A primeira metade de A Ponte dos Espiões trata do julgamento de Abel e da confrontação do idealismo de Donovan face ao cinismo hipócrita e bastante fanático da sociedade americana da época, mas a segunda é bastante distinta. Depois do julgamento, Abel é considerado culpado, mas, graças a apelos de Donovan, condenado à morte, sendo que, quando um soldado americano (Austin Stowell) numa missão de espionagem é capturado pela União Soviética, as duas nações compõem um complexo esquema de troca de espiões. Donovan, um cidadão privado, torna-se no principal agente nas negociações cobertas pelo subterfúgio quase teatral das políticas da Guerra Fria, sendo enviado para Berlim, logo após ao muro ter sido erguido. Aí, no gélido mundo de uma Europa dividida, o filme torna-se num completo thriller político, onde os interesses da União Soviética, da Alemanha de Leste e dos EUA vão colidindo com a humanidade das pessoas envolvidas neste esquema, nomeadamente de Donovan.
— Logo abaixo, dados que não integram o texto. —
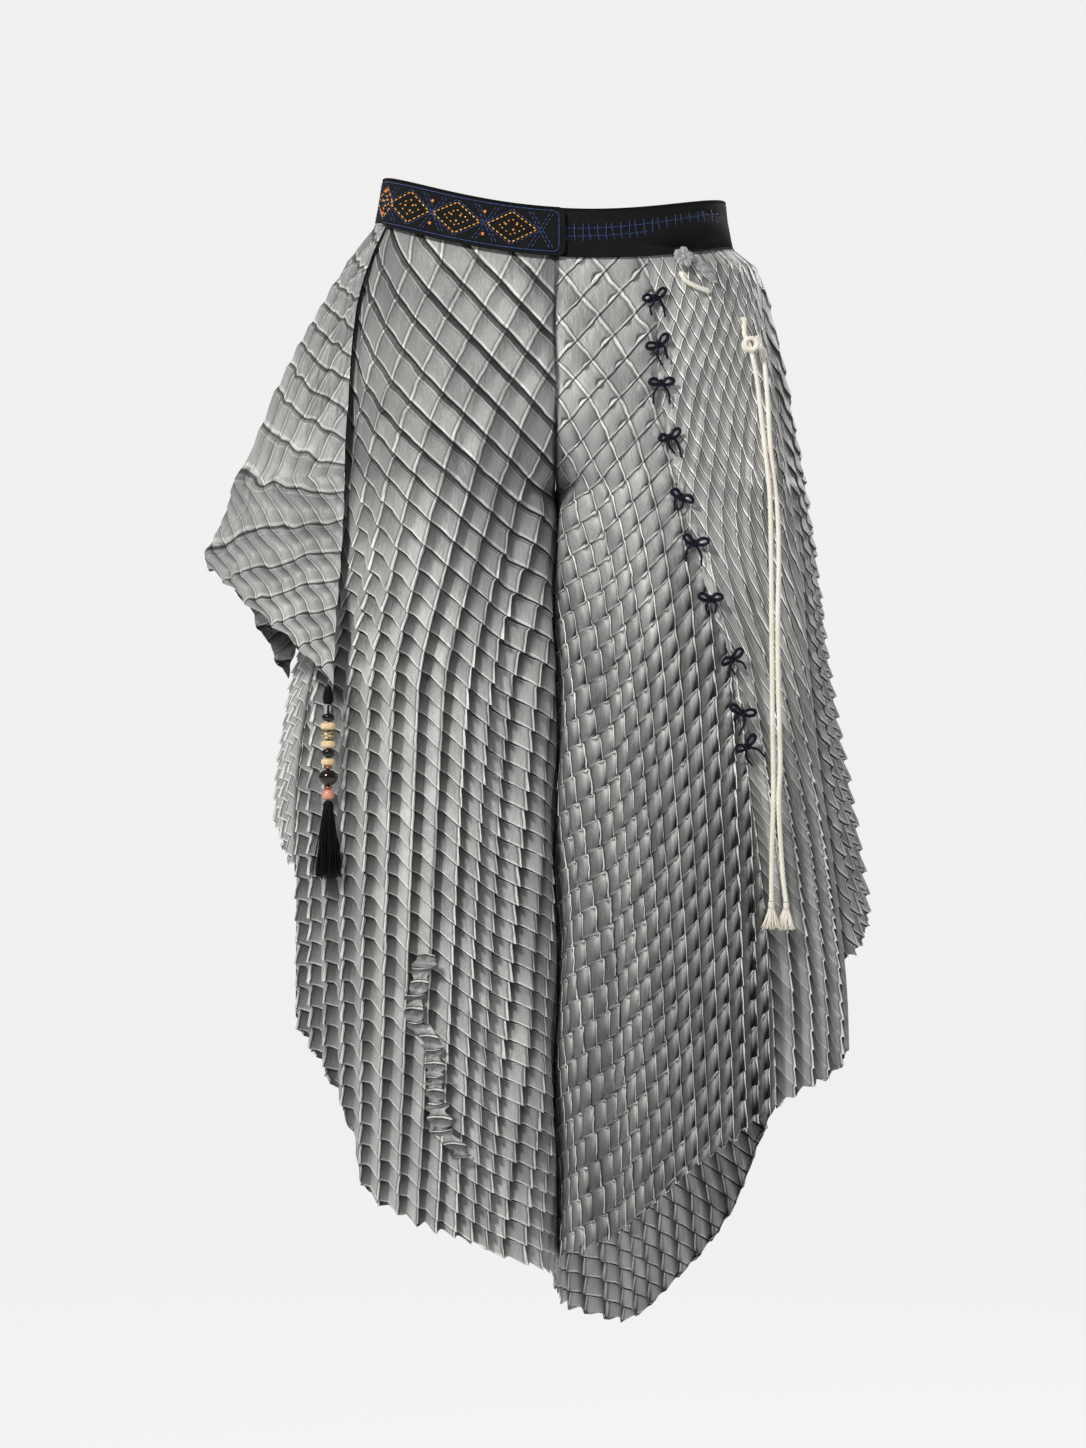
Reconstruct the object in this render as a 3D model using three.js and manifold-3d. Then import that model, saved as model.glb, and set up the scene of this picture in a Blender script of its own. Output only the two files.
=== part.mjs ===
// Wide trousers of crossed-pleated taffeta with a black embroidered waistband, a pouch-like
// flap at one hip, a laced seam with ribbon bows, a hanging cotton cord and a beaded tassel.
// Millimetres, +Z up, the front faces -Y, the wearer's left is +X. The origin is the middle of
// the waist opening, where a waist holds the garment up.
import * as THREE from "three";
import { mergeVertices } from "three/addons/utils/BufferGeometryUtils.js";
import Module from "manifold-3d";

const wasm = await Module();
wasm.setup();

// Driving dimensions
const SEAM_GAP = 0.4; // between sewn pieces
const WALL = 1.8; // cloth wall, measured square to the unpleated surface
const BAND_HEIGHT = 42;
const BAND_WALL = 2.5;
const BAND_LAP = 2.9; // how far the lapped end of the waistband stands over the other end
const LAP_LENGTH = 7; // past the centre front
const SEAM_Z = -22; // of the waist seam at the centre front
const CROTCH_Z = -220;
const CROTCH_RISE = 85; // height of the curve where the centre seams turn under
const CROTCH_BEND = 1.8; // how late they turn
const PLEAT_FADE = 9; // pleats die out this near to a seam
const FINE_GAP = 0.4; // least clearance of a pleat from the middle plane
const TURN = 2 * Math.PI;

// Half-width and depth of the garment at each height, for the wearer's right and left side.
const rightRows = [
  { z: 70, outer: 146, inner: 0.2, front: 90, back: 90 },
  { z: 12, outer: 156, inner: 0.2, front: 94, back: 94 },
  { z: -22, outer: 167, inner: 0.2, front: 97, back: 98 },
  { z: -60, outer: 175, inner: 0.2, front: 104, back: 110 },
  { z: -135, outer: 185, inner: 0.2, front: 115, back: 125 },
  { z: -220, outer: 194, inner: 0.2, front: 126, back: 132 },
  { z: -280, outer: 204, inner: 4.5, front: 132, back: 137 },
  { z: -343, outer: 218, inner: 6, front: 139, back: 143 },
  { z: -400, outer: 232, inner: 6.5, front: 144, back: 148 },
  { z: -493, outer: 242, inner: 6.5, front: 151, back: 155 },
  { z: -664, outer: 243, inner: 6.5, front: 163, back: 168 },
  { z: -960, outer: 249, inner: 6.5, front: 176, back: 186 },
];
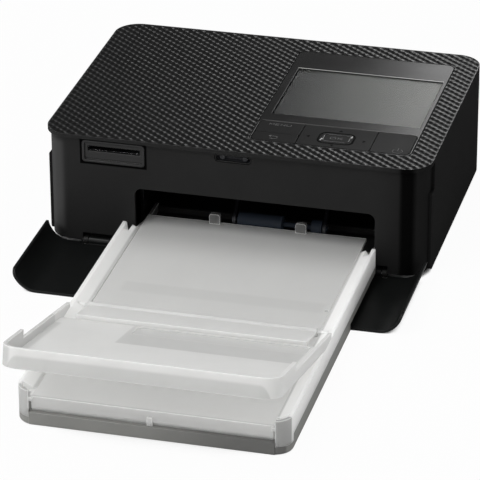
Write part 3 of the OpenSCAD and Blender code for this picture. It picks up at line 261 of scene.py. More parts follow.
def passLight(tree, shader, v):  # lets shadow and bounced light through, and a little of what lies behind
    path = put(tree, "ShaderNodeLightPath").outputs
    shadow = put(tree, "ShaderNodeMath", {0: path["Is Shadow Ray"], 1: v["shadowPass"]}, operation="MULTIPLY")
    bounce = put(tree, "ShaderNodeMath", {0: path["Is Diffuse Ray"], 1: v["bouncePass"]}, operation="MULTIPLY")
    most = put(tree, "ShaderNodeMath", {0: shadow.outputs["Value"], 1: bounce.outputs["Value"]},
               operation="MAXIMUM")
    least = put(tree, "ShaderNodeMath", {0: most.outputs["Value"], 1: v["seen"]}, operation="MAXIMUM")
    solid = put(tree, "ShaderNodeMath", {0: 1.0, 1: least.outputs["Value"]}, operation="SUBTRACT")
    tree.links.new(solid.outputs["Value"], shader.inputs["Alpha"])


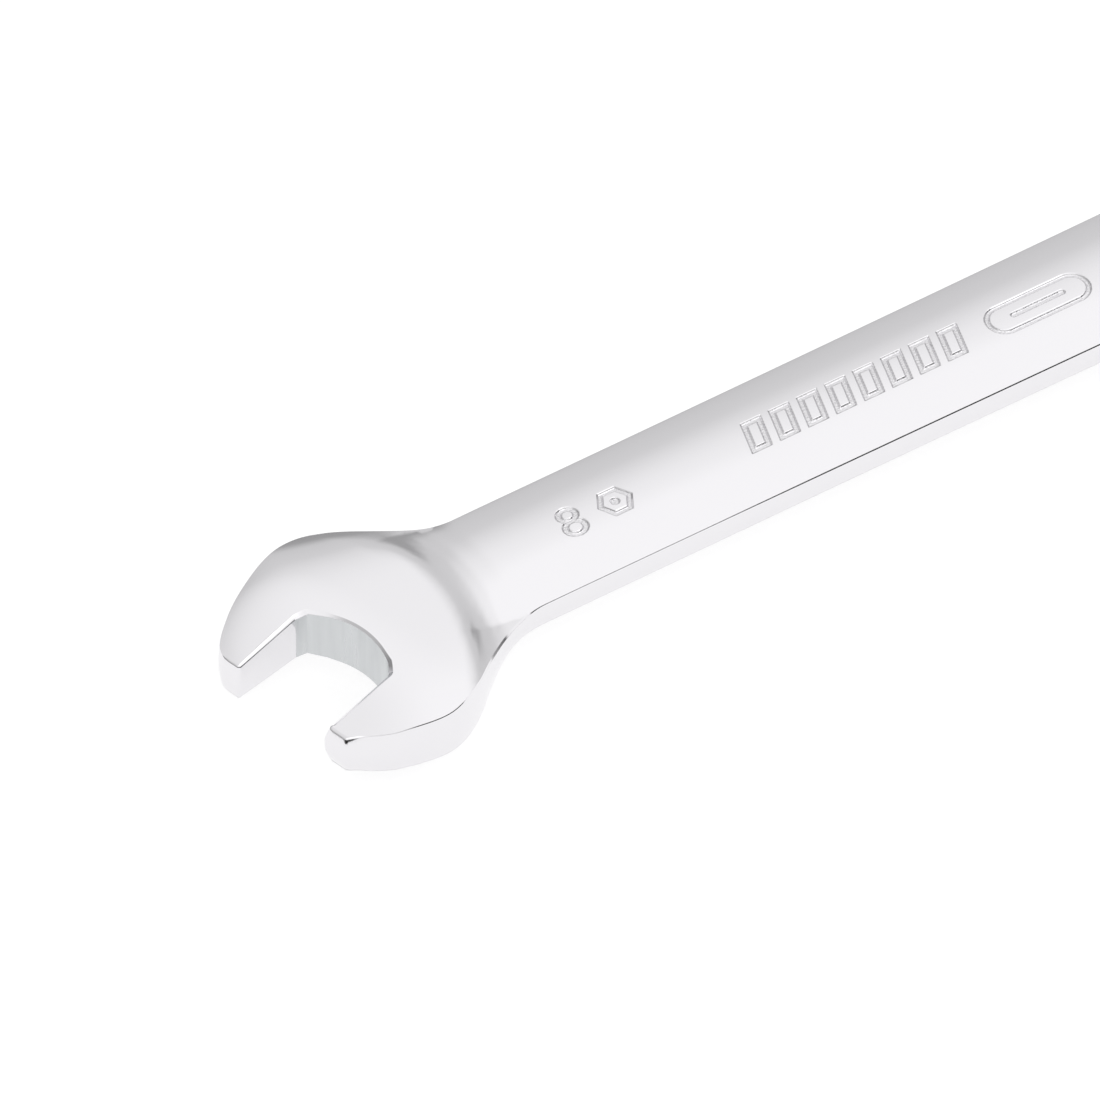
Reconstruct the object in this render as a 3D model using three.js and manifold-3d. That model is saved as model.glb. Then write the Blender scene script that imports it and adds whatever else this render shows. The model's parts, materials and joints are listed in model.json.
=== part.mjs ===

A Ponte dos Espiões não contém as mesmas complexidades políticas e ideológicas de Lincoln mas usa a sua abordagem fortemente nostálgica como um perfeito veículo para levar as audiências a contemplar questões normalmente envolvidas na segurança conferida pela pátina do passado. O texto dos Coen é de particular relevância, conferindo uma certa acidez textual que vai sempre complicando mesmo os impulsos mais adocicados da mise-en-scène de Spielberg, cujo trabalho realmente brilha aquando da construção de tensão e suspense nas negociações internacionais em Berlim. Mas o filme não prima apenas por um sólido guião e realização inteligentemente convencional, sendo que o seu elenco é inegavelmente louvável pelo final sucesso do projeto.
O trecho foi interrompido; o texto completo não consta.